The team also looked at proteins in the blood called growth factors, which are linked with some cancers. These also dropped significantly over the month. This is not proof that the actual cancer risk was reduced, but Mehta says that it is an interesting and novel finding that warrants further investigation. “Alcohol and cancer is a story that’s been evolving, and a lot of the rationale for the reduction to 14 units [a week] in the official guidelines was based on new data around the association with cancer.”
The aim of the study, he says, was not to prove or disprove the validity of a month-long abstention, but to show the relationship between alcohol and all of the above serious health markers. “It’s really about informed risk,” he says. “I still drink alcohol but I have more of an idea about the effect that’s having on my blood pressure, my glucose handling, my risk of long-term heart disease, stroke and liver disease.
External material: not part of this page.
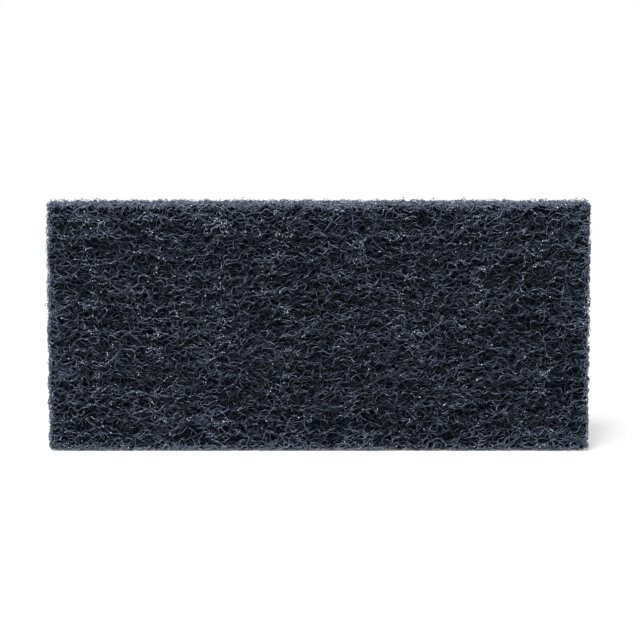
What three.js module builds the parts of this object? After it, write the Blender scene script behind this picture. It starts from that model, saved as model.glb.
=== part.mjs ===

This helps me make choices.”
The government does not advise taking a month off alcohol, favouring instead having alcohol-free days every week. This month Public Health England has reinforced this message with a new drink-free-days campaign, as well as an app to help monitor alcohol intake. “I think monitoring is a good idea, just knowing how much you drink,” says Mehta. “And having alcohol-free days stops people getting into bad habits and makes them a bit more reflective on what they’re drinking.”
What no one has studied yet, though, is whether this approach would lead to the same up-front health gains as a month off. “You could postulate,” says Mehta, “that we think that one of the ways alcohol causes damage is by making the gut a bit leaky, allowing bacterial proteins (not whole bacteria) to get through and cause low-level inflammation in the body. Giving up for a few days may improve that, but it’s a bit speculative as to the long-term effects.”
The heavy intoxication that comes with binge-drinking brings its own added dangers, but, according to Peter Rice, an addiction psychiatrist and the chair of Scottish Health Action on Alcohol Problems, in terms of alcohol-related diseases it matters less how you divide your alcohol-free time. Your long-term overall alcohol dose is what counts. “If you’re a daily drinker,” he says, “if you do the arithmetic, taking two days off a week [that’s 104 days over a year] is likely to reduce your drinking more than taking a month off a year.” Regardless, the most important thing is finding the method that is most realistically achievable for individuals.
Common sense dictates that the ideal plan would be to do Go Sober for October and then introduce weekly booze-free days when you are back off the wagon. Helpfully, it looks as if the former could well pave the way for the latter. A study in 2015 from Sussex University enlisted more than 800 participants in Dry January, and found that afterwards, their ability to confidently say no to alcoholic drinks improved, while their consumption of alcohol went down, whether they had succeeded in quitting for the entire month or not.
That said, less than a quarter of participants responded to the researchers when approached six months later. It is unclear why, but Matt Field, a psychologist specialising in addiction at University of Sheffield, shares the concern that some might take a month off as a licence to spend the rest of the year imbibing hard liquor. We need, he says, “an objective measure of whether participants are telling the truth. If you ever take an alcohol diary, it’s quite an eye-opener – people aren’t aware of how much they’re really drinking.”
Mehta’s team proved more successful at contacting their 94 participants at the six-month mark. “We got hold of about two-thirds of them. The vast majority cut back on their alcohol intake and that was because they felt so much better having done a month off.”
One key to success, says Field, is the momentum and support around social movements such as Go Sober for October. “These campaigns help people say no, and highlight the extent to which we drink without even wanting to, because it is ingrained, automatic behaviour. Anything that raises awareness of that can only be a good thing.”